Chiral symmetry breaking with no bilinear condensate revisited

TL;DR

This paper revisits an alternative chiral symmetry breaking phase without a chiral condensate, analyzing its properties at finite density using chiral perturbation theory and uncovering an exotic phase with unique symmetry breaking features.

Contribution

It provides an analytical study of a hypothetical chiral symmetry breaking phase without a chiral condensate at finite density, expanding understanding of QCD phases.

Findings

Identification of an exotic phase breaking vectorial flavor symmetries

Analytical computation of physical observables in the epsilon-regime

Discovery of a phase analogous to the Aoki phase at nonzero theta

Abstract

While chiral symmetry breaking in the QCD vacuum is attributed to nonzero chiral condensate, an alternative symmetry breaking pattern with no chiral condensate is also possible, as pointed out by Stern. This hypothetical phase was excluded in QCD at zero density long time ago, but nothing forbids it at finite baryon density.

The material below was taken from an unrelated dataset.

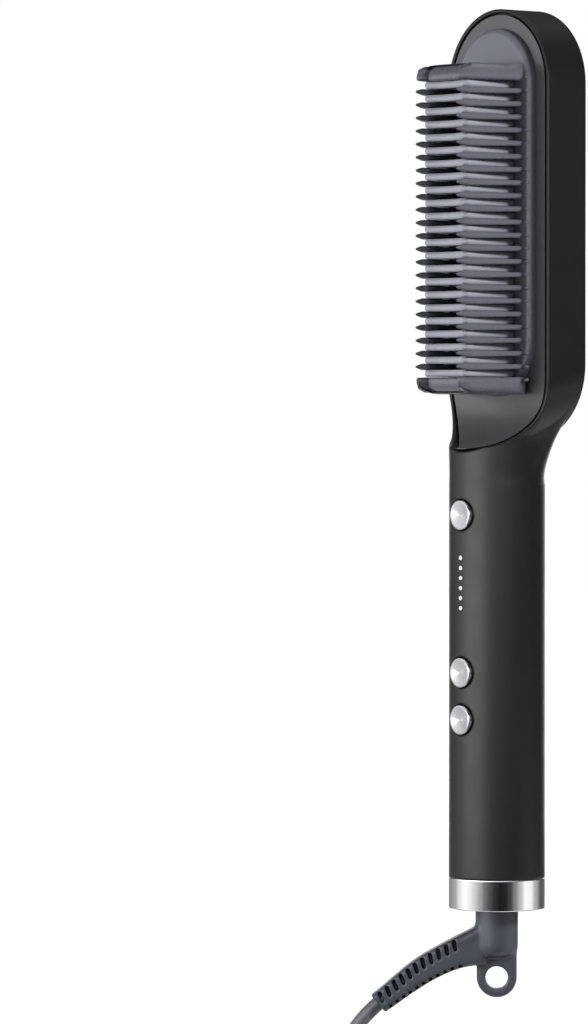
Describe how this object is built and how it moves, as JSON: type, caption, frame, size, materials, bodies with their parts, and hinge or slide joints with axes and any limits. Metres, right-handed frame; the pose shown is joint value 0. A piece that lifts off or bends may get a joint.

In this work, we study the $\theta$ dependence of this unorthodox phase on the basis of chiral perturbation theory. Physical observables such as energy density, topological susceptibility, non-local chiral order parameter and meson masses are computed analytically in the epsilon-regime. At nonzero $\theta$ we find an exotic phase that breaks vectorial flavor symmetries in a way analogous to the Aoki phase in lattice QCD.